Moral psychologists who have brought contemporary psychology to bear on Aristotle’s thesis that virtuous people take pleasure in virtuous acts have disagreed about whether this thesis can be empirically vindicated, and his position on the unpleasantness of some kinds of virtuous acts makes this thesis all the more puzzling. The aim of this paper is to show that it can be vindicated.
Building on Susan Sauve Meyer’s interpretive work on Aristotle’s conception of virtuous motivation, we argue that genuinely virtuous states of mind are both autonomous and directed toward a good end, while simultaneously attuned to aspects of contexts that matter to the appropriateness of the action. We then
examine Julia Annas’s hypothesis that the psychological state of the virtuous agent can be understood as an experience of flow associated with intrinsically motivated activity, as this is understood in positive psychology (Annas, 2008), and Lorraine Besser-Jones’s (2012, 2014) critique of Annas. The upshot of this inquiry is that the pleasure associated with intrinsic motivation does not fit Aristotle’s concept of genuine virtue and the pleasure associated with it.
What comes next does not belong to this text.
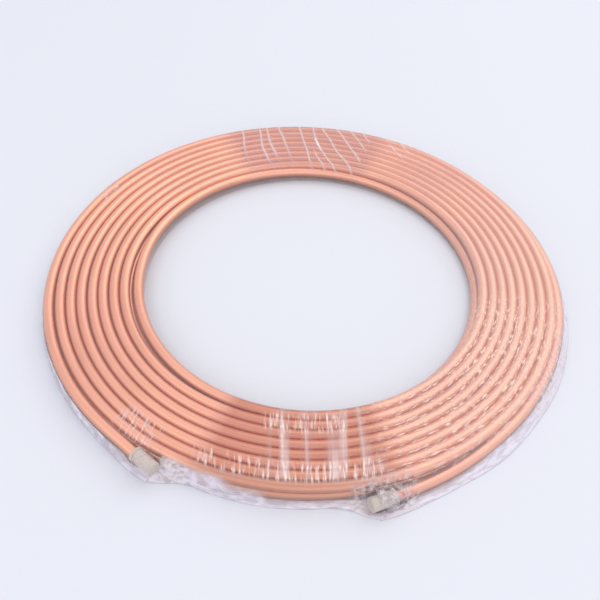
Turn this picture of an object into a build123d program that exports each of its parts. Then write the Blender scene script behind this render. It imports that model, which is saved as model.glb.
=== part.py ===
from build123d import *
from build123d.topology import SkipClean
from math import cos, pi, radians, sin, tan
import os

# Copper tube coil: soft copper tube wound as a flat coil of two rows, both free
# ends capped, the whole coil drawn into clear film. Millimetres, +Z up.
# The origin is on the floor, at the middle of the eye of the coil.
# Angles are in degrees, anticlockwise seen from above, from +X.

# Tube
tube_od = 6.35
tube_wall = 0.8
turn_pitch = 6.4
row_rise = 5.6          # height of the upper row above the lower one, centre to centre
valley_height = 1.1     # from the tubes' centres to the valleys between them
flat_angle = 45.0       # the tube's round is drawn with flats this wide, seen from its centre

# Winding: the lower row runs in to the eye, climbs, and the upper row runs out again
lower_turns = 9
upper_turns = 8
lower_eye_radius = 108.4    # centre of the lower row's innermost turn, where it crosses +X
row_shift = 3.7             # how much further out the upper row starts
climb_angle = 22.0
lower_end = 297.0
upper_end = 230.0

# Free ends of the tube
lower_tail_length = 21.0
upper_tail_length = 32.0
lower_tail_lift = 6.0
upper_tail_lift = 1.0
tail_bend_radius = 150.0
tail_bore_depth = 14.0

# End caps
cap_wall = 0.7
cap_grip = 12.0         # how far the tube goes into the cap
cap_crown = 2.4         # thickness of the cap's closed end
cap_clearance = 0.15
cap_edge = 0.6
bead_height = 0.4
bead_width = 1.5

# Clear film
film_thickness = 0.4
film_gap = 0.3
hem_reach = 7.0         # how far the film's foot stands out from the coil at the front
hem_least = 2.5         # and at the sides and the back
film_fold = 2.0
film_sides = 72         # straight pieces in the film's outline
seam_width = 2.0
seam_inset = 6.0

tube_radius = tube_od / 2
bore_radius = tube_radius - tube_wall
cap_radius = tube_radius + cap_clearance + cap_wall
bead_radius = cap_radius + bead_height
floor_level = film_thickness + film_gap
lower_level = floor_level + tube_radius
upper_level = lower_level + row_rise
row_joint = (lower_level + upper_level) / 2
half_flat = flat_angle / 2
corner_radius = tube_radius / cos(radians(half_flat))
joint_half_width = tube_radius * tan(radians(half_flat)) + (tube_radius - row_rise / 2) / tan(radians(flat_angle))
quarter_turn = 90.0
half_turn = 180.0
full_turn = 360.0
climb_end = half_turn + climb_angle
centre_shift = turn_pitch / 4       # the two half turns have centres this far off the origin
upper_eye_radius = lower_eye_radius + row_shift
lower_rim_radius = lower_eye_radius + (lower_turns - 1) * turn_pitch
upper_rim_radius = upper_eye_radius + upper_turns * turn_pitch
coil_top = upper_level + tube_radius
film_step = full_turn / film_sides
seam_radius = upper_rim_radius - turn_pitch + hem_reach - seam_inset


def row_section(centres, level):
    """Section of one row: flat where it meets the other row, a ridge for each turn.

    The tube's round is drawn with flats that touch it. The valleys lie midway
    between the turns, and the first and last turn show their whole side.
    """
    side = 1 if level < row_joint else -1       # 1 where the ridges point down
    crown = -side * quarter_turn
    ridge = [crown - side * half_flat, crown + side * half_flat]
    eye_side = [half_turn - side * half_flat, half_turn + side * half_flat]
    rim_side = [-side * half_flat, side * half_flat]
    outline = [(centres[0] - joint_half_width, row_joint)]
    for centre in centres:
        angles = list(ridge)
        if centre == centres[0]:
            angles = eye_side + angles
        if centre == centres[-1]:
            angles = angles + rim_side
        for angle in map(radians, angles):
            outline.append((centre + corner_radius * cos(angle), level + corner_radius * sin(angle)))
        if centre != centres[-1]:
            outline.append((centre + turn_pitch / 2, level - side * valley_height))
    outline.append((centres[-1] + joint_half_width, row_joint))
    return make_face(Polyline(*outline, close=True))


def row(turns, level, drift):
    """One row, from half turns given as (radius where it crosses +X, start, end).

    The back half and the front half are turned about two centres, to either side
    of the origin, so that each turn runs on into the next one.
    """
    sectors = []
    for half_start, side in ((0.0, -1), (half_turn, 1)):
        axis = Axis((side * drift, 0, 0), (0, 0, 1))
        half = [turn for turn in turns if half_start <= turn[1] and turn[2] <= half_start + half_turn]
        stops = sorted({angle for turn in half for angle in turn[1:]})
        for start, end in zip(stops, stops[1:]):
            centres = sorted(radius for radius, begins, stays in half if begins <= start and end <= stays)
            face = (Plane.XZ * row_section(centres, level)).rotate(axis, start)
            sectors.append(revolve(face, axis, end - start))
    return sectors


def half_turns(first_radius, count, start):
    """Neighbouring half turns of one row."""
    return [(first_radius + i * turn_pitch, start, start + half_turn) for i in range(count)]


def lower_row():
    """The row on the floor: each turn lies one pitch nearer the eye than the last."""
    back = half_turns(lower_eye_radius, lower_turns, 0.0)
    front = half_turns(lower_eye_radius, lower_turns - 1, half_turn)
    lead_in = [(lower_rim_radius, lower_end, full_turn)]
    return row(back + front + lead_in, lower_level, -centre_shift)


def upper_row():
    """The row on top: each turn lies one pitch further out than the last."""
    back = half_turns(upper_eye_radius, upper_turns, 0.0)
    front = half_turns(upper_eye_radius + turn_pitch, upper_turns - 1, half_turn)
    lead_in = [(upper_eye_radius, climb_end, full_turn)]
    lead_out = [(upper_rim_radius, half_turn, upper_end)]
    return row(back + front + lead_in + lead_out, upper_level, centre_shift)


def climb():
    """The tube beside the eye, rising from the lower row to the upper one."""
    stations = 5
    sides = round(full_turn / flat_angle)
    flatted_round = RegularPolygon(tube_radius, sides, major_radius=False, rotation=half_flat)
    sections = []
    for i in range(stations):
        share = i / (stations - 1)
        ease = (1 - cos(pi * share)) / 2
        radius = lower_eye_radius + ease * (upper_eye_radius - lower_eye_radius) - centre_shift
        height = lower_level + ease * row_rise
        turned = Pos(centre_shift, 0, 0) * Rot(0, 0, half_turn + share * climb_angle)
        section = Plane.XZ * flatted_round
        sections.append(turned * Pos(radius, 0, height) * section)
    return loft(sections, ruled=True)


def rim_end(rim_radius, centre_x, angle, level, heading):
    """Plane across the tube where it leaves the coil; heading is 1 for anticlockwise."""
    arm = rim_radius - centre_x
    turn = radians(angle)
    along = Vector(-heading * sin(turn), heading * cos(turn), 0)
    return Plane((centre_x + arm * cos(turn), arm * sin(turn), level), z_dir=along)


def tail_path(start, straight, lift):
    """Middle line of a free end: a slight upward bend, then a straight run."""
    upright = Plane(start.origin, x_dir=start.z_dir, z_dir=start.z_dir.cross(Vector(0, 0, 1)))
    bend = upright * CenterArc((0, tail_bend_radius), tail_bend_radius, -quarter_turn, lift)
    run = Line(bend @ 1, bend @ 1 + (bend % 1) * straight)
    return bend + run


def tail(start, path):
    """Free end of the tube, open at its tip."""
    tube = sweep(start * Circle(tube_radius), path=path)
    tip = Plane(path @ 1, z_dir=path % 1)
    bore = tip * Cylinder(bore_radius, tail_bore_depth, align=(Align.CENTER, Align.CENTER, Align.MAX))
    return tube - bore


def end_cap(path):
    """Cap pushed over the tube's tip, with a bead round its mouth."""
    tip = Plane(path @ 1, z_dir=path % 1)
    standing = (Align.CENTER, Align.CENTER, Align.MIN)
    depth = cap_grip + cap_clearance
    body = Cylinder(cap_radius, depth + cap_crown, align=standing)
    body = chamfer(body.edges().sort_by(Axis.Z)[-1], cap_edge)
    bead = Cylinder(bead_radius, bead_width, align=standing)
    hollow = Cylinder(tube_radius + cap_clearance, depth, align=standing)
    return tip * Pos(0, 0, -cap_grip) * (body + bead - hollow)


def turn_reach(radius, heading, bearing):
    """How far from the origin a turn lies at a bearing; heading is 1 in the upper row."""
    half = 1 if bearing < half_turn else -1
    return radius + heading * half * centre_shift * (1 - cos(radians(bearing)))


def eye_reach(bearing):
    """Side of the copper that faces the eye."""
    lower = turn_reach(lower_eye_radius, -1, bearing)
    upper = turn_reach(upper_eye_radius, 1, bearing)
    if half_turn <= bearing <= climb_end + film_step:
        return lower_eye_radius - turn_pitch / 2 - tube_radius
    return min(lower, upper) - tube_radius


def top_reach(bearing):
    """Outer side of the upper row."""
    last_turn = upper_rim_radius if half_turn <= bearing <= upper_end + film_step else upper_rim_radius - turn_pitch
    return turn_reach(last_turn, 1, bearing) + tube_radius


def foot_reach(bearing):
    """The film's foot, outside whichever row lies further out."""
    first_turn = lower_rim_radius
    if half_turn <= bearing <= lower_end - film_step:
        first_turn -= turn_pitch
    copper = max(turn_reach(first_turn, -1, bearing) + tube_radius, top_reach(bearing))
    facing_front = max(0, -sin(radians(bearing)))
    return copper + hem_least + (hem_reach - hem_least) * facing_front


def outline_at(reach, grown, level):
    """Face whose outline follows a side of the copper at a distance."""
    corners = []
    for i in range(film_sides):
        bearing = i * film_step
        size = (reach(bearing) + grown) / cos(radians(film_step / 2))
        corners.append((size * cos(radians(bearing)), size * sin(radians(bearing)), level))
    return make_face(Polyline(*corners, close=True))


def sleeve_shape(skin):
    """Ring round the coil at a distance; its outer side leans out to the foot."""
    floor = floor_level - skin
    shoulder = coil_top + skin - film_fold
    top = coil_top + skin
    body = loft([
        outline_at(foot_reach, skin, floor),
        outline_at(top_reach, skin, shoulder),
        outline_at(top_reach, skin - film_fold, top),
    ], ruled=True)
    eye = loft([
        outline_at(eye_reach, -skin, floor),
        outline_at(eye_reach, -skin, shoulder),
        outline_at(eye_reach, film_fold - skin, top),
    ], ruled=True)
    return body - eye


def pouch_shape(skin, start, path):
    """Room for a capped end: a slot seen from above, reaching down to the floor."""
    tip = path @ 1 + (path % 1) * (cap_clearance + cap_crown)
    span = Vector(tip.X - start.origin.X, tip.Y - start.origin.Y, 0)
    middle = start.origin + span / 2
    bearing = Vector(1, 0, 0).get_signed_angle(span, Vector(0, 0, 1))
    underside = floor_level - skin
    slot = SlotCenterToCenter(span.length, 2 * (bead_radius + skin))
    height = tip.Z + bead_radius + skin - underside
    return Pos(middle.X, middle.Y, underside) * Rot(0, 0, bearing) * extrude(slot, height)


def clear_film(ends):
    """Film over and under the coil, pouched at the capped ends, open at its seam."""
    outside = sleeve_shape(floor_level)
    inside = sleeve_shape(film_gap)
    for start, path in ends:
        outside += pouch_shape(floor_level, start, path)
        inside += pouch_shape(film_gap, start, path)
    seam = Cylinder(seam_radius, floor_level, align=(Align.CENTER, Align.CENTER, Align.MIN))
    seam -= Cylinder(seam_radius - seam_width, floor_level, align=(Align.CENTER, Align.CENTER, Align.MIN))
    return outside - inside - seam


lower_start = rim_end(lower_rim_radius, -centre_shift, lower_end, lower_level, -1)
upper_start = rim_end(upper_rim_radius, centre_shift, upper_end, upper_level, 1)
lower_path = tail_path(lower_start, lower_tail_length, lower_tail_lift)
upper_path = tail_path(upper_start, upper_tail_length, upper_tail_lift)

first, *others = lower_row() + upper_row()
free_ends = [tail(lower_start, lower_path), tail(upper_start, upper_path)]
with SkipClean():       # the faces stay split where one half turn runs on into the next
    coil = first.fuse(*others, climb(), *free_ends)

parts = {
    "copper_tube_coil": coil,
    "lower_end_cap": end_cap(lower_path),
    "upper_end_cap": end_cap(upper_path),
    "clear_film_wrap": clear_film([(lower_start, lower_path), (upper_start, upper_path)]),
}

os.makedirs("parts", exist_ok=True)
for node, shape in parts.items():
    export_step(shape, f"parts/{node}.step")
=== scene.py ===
# %% [markdown]
# # A flat coil of copper tube in clear film
# Fourteen metres of soft copper tube lie on a pale floor, wound in two rows round an
# open eye. Both ends are capped, and clear film is drawn tightly over all of it.
# The construction model gives the places and sizes. This file gives the looks.

# %% Load the frame
from math import cos, pi, radians, sin

import bpy
import numpy as np
from mathutils import Matrix, Vector, noise


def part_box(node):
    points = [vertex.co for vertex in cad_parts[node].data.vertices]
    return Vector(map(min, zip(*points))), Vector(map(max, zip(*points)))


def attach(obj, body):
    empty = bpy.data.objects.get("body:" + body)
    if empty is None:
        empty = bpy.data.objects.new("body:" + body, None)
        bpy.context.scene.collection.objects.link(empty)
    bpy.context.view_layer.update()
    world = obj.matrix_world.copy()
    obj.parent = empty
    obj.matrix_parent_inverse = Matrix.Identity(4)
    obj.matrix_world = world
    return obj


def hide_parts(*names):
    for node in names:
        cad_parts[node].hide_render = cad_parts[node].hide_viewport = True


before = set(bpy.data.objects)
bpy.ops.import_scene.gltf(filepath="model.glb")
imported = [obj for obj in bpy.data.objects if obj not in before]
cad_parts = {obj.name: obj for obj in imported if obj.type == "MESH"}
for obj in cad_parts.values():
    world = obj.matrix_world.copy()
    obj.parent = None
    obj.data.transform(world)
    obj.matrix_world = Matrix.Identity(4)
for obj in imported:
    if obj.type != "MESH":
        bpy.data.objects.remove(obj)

bpy.context.view_layer.update()
coil_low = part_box("copper_tube_coil")[0]

# %% [markdown]
# ## The camera
# The camera is the first thing to settle, because every comparison with the photograph
# depends on it. It stands in front of the coil at about arm's length and looks down at
# 45 degrees. It was held with a slight lean and a little off the middle, so the last
# three turns are made about the camera's own axes.

# %% Place the camera
view_distance = 0.5146
view_elevation = radians(45.59)
view_pan = radians(0.35)
view_tilt = radians(-1.27)
view_roll = radians(2.16)
view_lens = 47.7
floor_to_aim = 0.0004
nearest_seen = 0.01

stand = Vector((0, -view_distance * cos(view_elevation),
                view_distance * sin(view_elevation) + floor_to_aim))
turns = [(pi / 2 - view_elevation, "X"), (view_pan, "Y"), (view_tilt, "X"), (view_roll, "Z")]
facing = Matrix.Identity(4)
for angle, axis in turns:
    facing = facing @ Matrix.Rotation(angle, 4, axis)
bpy.ops.object.camera_add()
camera = bpy.context.object
camera.name = "photo_camera"
camera.data.lens = view_lens
camera.data.clip_start = nearest_seen
camera.matrix_world = Matrix.Translation(stand) @ facing
bpy.context.scene.camera = camera
print("camera", round(stand.length, 3), "m from the middle of the coil")

# %% [markdown]
# ## Small helpers
# Operators act on whatever is selected, so everything is deselected before a new piece
# is added. A node material is a chain of small steps, and these helpers add one step
# each and wire it up.

# %% Helpers for objects
def select_only(*objects):
    """Selects these objects and makes the first one active."""
    for other in bpy.context.selected_objects:
        other.select_set(False)
    for each in objects:
        each.select_set(True)
    if objects:
        bpy.context.view_layer.objects.active = objects[0]


def get_coords(piece):
    """The piece's vertices as an array of rows x, y, z."""
    flat = np.empty(len(piece.data.vertices) * 3)
    piece.data.vertices.foreach_get("co", flat)
    return flat.reshape(-1, 3)


def set_coords(piece, coords):
    """Puts an array of rows x, y, z back into the piece's vertices."""
    piece.data.vertices.foreach_set("co", coords.ravel())
    piece.data.update()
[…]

We argue that integrated motivation and basic psychological need satisfaction as these are defined in Self-Determination Theory (SDT) offer a more promising approach (Arvanitis, 2017; Curren & Ryan, 2020).
From the standpoint of research in SDT, ethical pleasure – the pleasure that virtuous people are said to take in virtuous acts – may consist largely of satisfaction of basic psychological needs for relatedness, competence, and autonomy, and to some extent the psychic rewards of engaging in benevolent acts (Martela & Ryan, 2016). This would constitute substantive ethical pleasure, as we understand it. Yet, Aristotle’s remarks about the pleasure that accompanies virtue suggest the existence of a form of ethical pleasure associated with acting for what is kalon or appropriate to the circumstances. We call this volitional ethical pleasure and explain how it arises from the formation and preservation of a coherent self through the motivational, emotional, and cognitive integration characteristic of virtue. In doing this, we offer an alternative to Julia Annas’s flow-based conception of the psychological state of the virtuous agent, agreeing with Lorraine Besser-Jones that the psychological profile of virtuous motivation is not intrinsic motivation, as Annas assumes, but rather integrated motivation. We offer an alternative to Besser-Jones’s pessimistic conclusion about Aristotle’s thesis by exploring in more depth the significance of psychological integration for personal well-being, and psychic costs of failing to act in conformity with an integrated state of psychological functioning corresponding to virtue.